The records follow. Print, word for word, the first line through the "const END_STEPS = 2;" line.
* Begin *
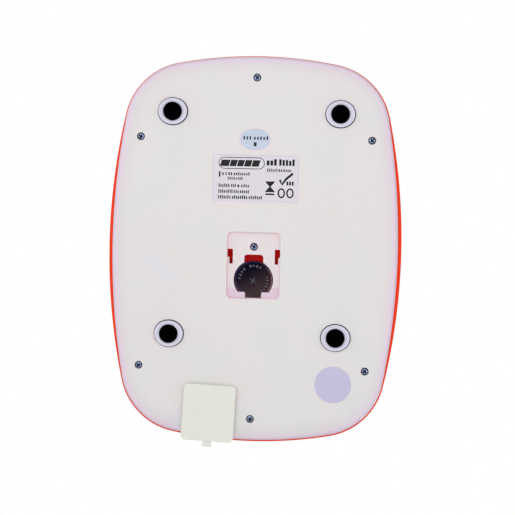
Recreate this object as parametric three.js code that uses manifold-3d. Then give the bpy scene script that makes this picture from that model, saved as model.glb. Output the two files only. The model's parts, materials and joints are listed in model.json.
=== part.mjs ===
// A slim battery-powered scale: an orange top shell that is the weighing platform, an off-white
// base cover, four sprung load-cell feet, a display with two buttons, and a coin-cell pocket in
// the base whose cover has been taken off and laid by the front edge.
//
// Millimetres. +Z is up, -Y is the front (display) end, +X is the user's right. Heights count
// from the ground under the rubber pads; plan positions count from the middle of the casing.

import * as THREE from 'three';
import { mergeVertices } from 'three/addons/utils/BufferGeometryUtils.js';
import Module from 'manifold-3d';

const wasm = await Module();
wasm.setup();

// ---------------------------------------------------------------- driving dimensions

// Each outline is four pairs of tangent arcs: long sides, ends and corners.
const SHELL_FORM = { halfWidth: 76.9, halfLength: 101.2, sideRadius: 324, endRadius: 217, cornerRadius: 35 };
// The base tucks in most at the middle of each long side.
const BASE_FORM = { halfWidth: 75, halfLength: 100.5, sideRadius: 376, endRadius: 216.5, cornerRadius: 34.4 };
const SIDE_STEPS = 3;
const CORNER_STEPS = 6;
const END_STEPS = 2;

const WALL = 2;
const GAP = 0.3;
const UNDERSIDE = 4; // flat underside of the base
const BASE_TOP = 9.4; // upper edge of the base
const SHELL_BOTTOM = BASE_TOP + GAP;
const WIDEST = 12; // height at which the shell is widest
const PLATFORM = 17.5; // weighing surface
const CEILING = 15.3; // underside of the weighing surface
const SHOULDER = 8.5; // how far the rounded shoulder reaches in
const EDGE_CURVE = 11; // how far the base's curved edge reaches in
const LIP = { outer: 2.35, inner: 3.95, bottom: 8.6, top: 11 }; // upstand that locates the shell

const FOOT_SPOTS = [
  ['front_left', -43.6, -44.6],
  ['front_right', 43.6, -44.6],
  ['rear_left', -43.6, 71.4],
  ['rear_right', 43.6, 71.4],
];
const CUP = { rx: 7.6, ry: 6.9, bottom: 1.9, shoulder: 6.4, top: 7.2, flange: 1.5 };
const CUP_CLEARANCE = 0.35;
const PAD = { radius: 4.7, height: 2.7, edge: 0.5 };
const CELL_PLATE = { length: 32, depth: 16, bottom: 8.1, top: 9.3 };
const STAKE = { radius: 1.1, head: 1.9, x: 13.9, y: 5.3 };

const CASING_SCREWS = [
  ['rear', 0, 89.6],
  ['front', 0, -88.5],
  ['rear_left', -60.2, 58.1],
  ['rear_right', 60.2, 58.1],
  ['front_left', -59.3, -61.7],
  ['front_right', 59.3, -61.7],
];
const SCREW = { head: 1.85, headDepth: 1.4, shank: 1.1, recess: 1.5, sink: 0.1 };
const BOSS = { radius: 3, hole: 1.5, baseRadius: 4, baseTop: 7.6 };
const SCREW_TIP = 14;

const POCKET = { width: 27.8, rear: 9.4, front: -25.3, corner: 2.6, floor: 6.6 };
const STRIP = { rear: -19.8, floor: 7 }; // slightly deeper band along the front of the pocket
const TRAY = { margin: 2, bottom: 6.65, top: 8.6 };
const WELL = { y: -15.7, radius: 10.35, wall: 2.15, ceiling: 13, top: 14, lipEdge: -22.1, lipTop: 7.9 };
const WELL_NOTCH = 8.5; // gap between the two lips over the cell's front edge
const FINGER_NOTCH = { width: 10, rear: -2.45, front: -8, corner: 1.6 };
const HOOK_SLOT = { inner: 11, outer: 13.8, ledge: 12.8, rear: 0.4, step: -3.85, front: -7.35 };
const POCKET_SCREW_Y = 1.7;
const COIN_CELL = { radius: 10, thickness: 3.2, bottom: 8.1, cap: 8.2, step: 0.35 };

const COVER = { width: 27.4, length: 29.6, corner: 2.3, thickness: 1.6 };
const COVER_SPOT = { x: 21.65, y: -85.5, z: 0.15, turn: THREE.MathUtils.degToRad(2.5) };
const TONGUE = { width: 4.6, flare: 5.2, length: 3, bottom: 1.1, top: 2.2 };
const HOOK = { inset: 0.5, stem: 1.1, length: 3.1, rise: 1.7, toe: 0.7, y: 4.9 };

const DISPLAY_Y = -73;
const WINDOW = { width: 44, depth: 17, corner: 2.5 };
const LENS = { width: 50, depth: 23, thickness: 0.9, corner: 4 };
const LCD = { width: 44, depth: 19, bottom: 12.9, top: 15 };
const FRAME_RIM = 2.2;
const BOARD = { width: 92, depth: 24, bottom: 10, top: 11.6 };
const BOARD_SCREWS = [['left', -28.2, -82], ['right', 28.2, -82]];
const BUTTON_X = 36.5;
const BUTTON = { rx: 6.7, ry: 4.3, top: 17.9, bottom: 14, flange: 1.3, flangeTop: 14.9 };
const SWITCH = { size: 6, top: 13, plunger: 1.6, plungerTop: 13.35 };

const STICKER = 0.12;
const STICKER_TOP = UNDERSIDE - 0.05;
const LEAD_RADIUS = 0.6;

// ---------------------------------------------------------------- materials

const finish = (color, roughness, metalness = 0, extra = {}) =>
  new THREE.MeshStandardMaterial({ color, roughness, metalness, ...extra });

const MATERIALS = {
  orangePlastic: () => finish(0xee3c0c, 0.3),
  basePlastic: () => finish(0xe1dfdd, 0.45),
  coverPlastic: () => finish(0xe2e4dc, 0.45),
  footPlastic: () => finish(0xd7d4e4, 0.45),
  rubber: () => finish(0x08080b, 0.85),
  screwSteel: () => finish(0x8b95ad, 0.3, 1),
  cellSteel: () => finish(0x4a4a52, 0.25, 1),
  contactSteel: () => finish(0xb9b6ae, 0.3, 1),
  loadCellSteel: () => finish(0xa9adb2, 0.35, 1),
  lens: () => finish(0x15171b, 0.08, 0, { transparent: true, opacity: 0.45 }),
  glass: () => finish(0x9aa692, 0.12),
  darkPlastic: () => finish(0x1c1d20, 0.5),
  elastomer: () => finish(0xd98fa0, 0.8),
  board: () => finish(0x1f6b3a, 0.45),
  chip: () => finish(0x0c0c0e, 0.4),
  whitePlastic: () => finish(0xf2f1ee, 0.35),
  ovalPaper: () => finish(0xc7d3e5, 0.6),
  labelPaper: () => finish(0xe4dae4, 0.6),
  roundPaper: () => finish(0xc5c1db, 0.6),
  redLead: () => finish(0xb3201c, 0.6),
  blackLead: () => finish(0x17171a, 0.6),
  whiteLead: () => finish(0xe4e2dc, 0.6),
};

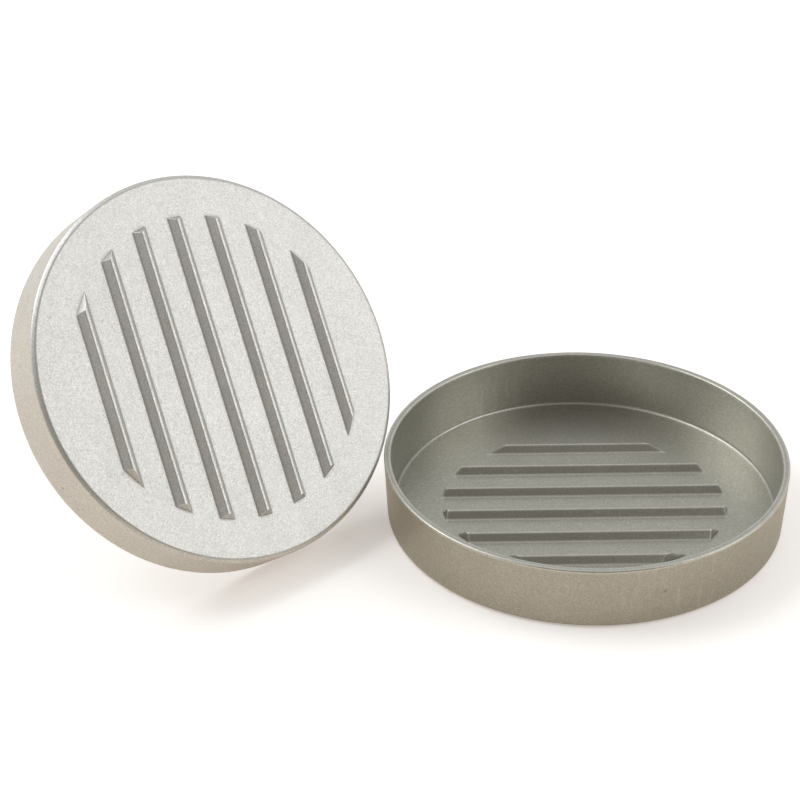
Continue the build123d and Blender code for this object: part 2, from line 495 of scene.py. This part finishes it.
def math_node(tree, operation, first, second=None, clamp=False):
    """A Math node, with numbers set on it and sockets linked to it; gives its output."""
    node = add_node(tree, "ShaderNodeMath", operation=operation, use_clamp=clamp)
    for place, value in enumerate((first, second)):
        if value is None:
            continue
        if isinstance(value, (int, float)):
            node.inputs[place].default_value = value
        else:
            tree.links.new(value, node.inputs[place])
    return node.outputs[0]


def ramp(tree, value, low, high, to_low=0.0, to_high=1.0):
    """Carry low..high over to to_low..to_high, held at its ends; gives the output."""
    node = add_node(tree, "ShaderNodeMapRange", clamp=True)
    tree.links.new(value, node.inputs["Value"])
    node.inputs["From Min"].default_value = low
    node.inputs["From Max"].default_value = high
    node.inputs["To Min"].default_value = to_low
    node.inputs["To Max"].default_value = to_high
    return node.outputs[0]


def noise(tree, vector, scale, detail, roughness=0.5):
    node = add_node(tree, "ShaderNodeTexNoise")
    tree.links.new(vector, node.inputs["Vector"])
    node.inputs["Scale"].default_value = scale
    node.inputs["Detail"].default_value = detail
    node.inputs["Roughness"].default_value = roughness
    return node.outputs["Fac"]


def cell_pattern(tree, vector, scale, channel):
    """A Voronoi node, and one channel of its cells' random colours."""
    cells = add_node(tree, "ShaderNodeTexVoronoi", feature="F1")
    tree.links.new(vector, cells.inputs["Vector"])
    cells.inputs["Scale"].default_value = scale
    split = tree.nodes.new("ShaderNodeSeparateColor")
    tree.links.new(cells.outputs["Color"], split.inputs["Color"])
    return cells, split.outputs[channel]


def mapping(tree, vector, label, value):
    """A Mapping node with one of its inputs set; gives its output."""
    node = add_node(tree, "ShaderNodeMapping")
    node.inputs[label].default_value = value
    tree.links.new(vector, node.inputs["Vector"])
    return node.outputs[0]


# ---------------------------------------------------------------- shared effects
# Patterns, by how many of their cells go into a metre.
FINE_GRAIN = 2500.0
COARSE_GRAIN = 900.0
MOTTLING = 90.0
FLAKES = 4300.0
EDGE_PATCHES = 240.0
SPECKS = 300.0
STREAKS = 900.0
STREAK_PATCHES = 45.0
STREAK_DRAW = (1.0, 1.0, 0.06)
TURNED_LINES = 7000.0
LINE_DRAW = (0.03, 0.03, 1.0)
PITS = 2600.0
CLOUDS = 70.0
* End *
- [COMPLETE OUTPUT]:
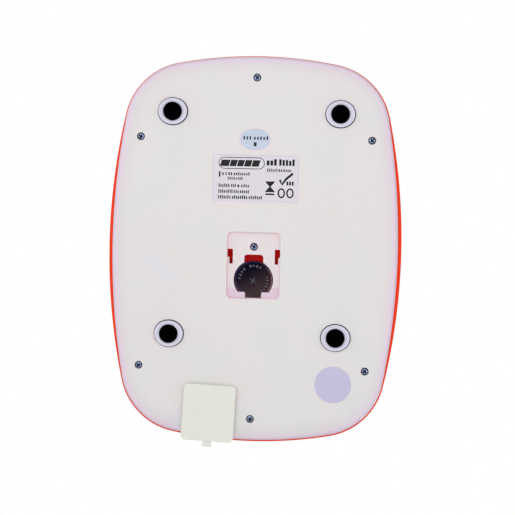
Recreate this object as parametric three.js code that uses manifold-3d. Then give the bpy scene script that makes this picture from that model, saved as model.glb. Output the two files only. The model's parts, materials and joints are listed in model.json.
=== part.mjs ===
// A slim battery-powered scale: an orange top shell that is the weighing platform, an off-white
// base cover, four sprung load-cell feet, a display with two buttons, and a coin-cell pocket in
// the base whose cover has been taken off and laid by the front edge.
//
// Millimetres. +Z is up, -Y is the front (display) end, +X is the user's right. Heights count
// from the ground under the rubber pads; plan positions count from the middle of the casing.

import * as THREE from 'three';
import { mergeVertices } from 'three/addons/utils/BufferGeometryUtils.js';
import Module from 'manifold-3d';

const wasm = await Module();
wasm.setup();

// ---------------------------------------------------------------- driving dimensions

// Each outline is four pairs of tangent arcs: long sides, ends and corners.
const SHELL_FORM = { halfWidth: 76.9, halfLength: 101.2, sideRadius: 324, endRadius: 217, cornerRadius: 35 };
// The base tucks in most at the middle of each long side.
const BASE_FORM = { halfWidth: 75, halfLength: 100.5, sideRadius: 376, endRadius: 216.5, cornerRadius: 34.4 };
const SIDE_STEPS = 3;
const CORNER_STEPS = 6;
const END_STEPS = 2;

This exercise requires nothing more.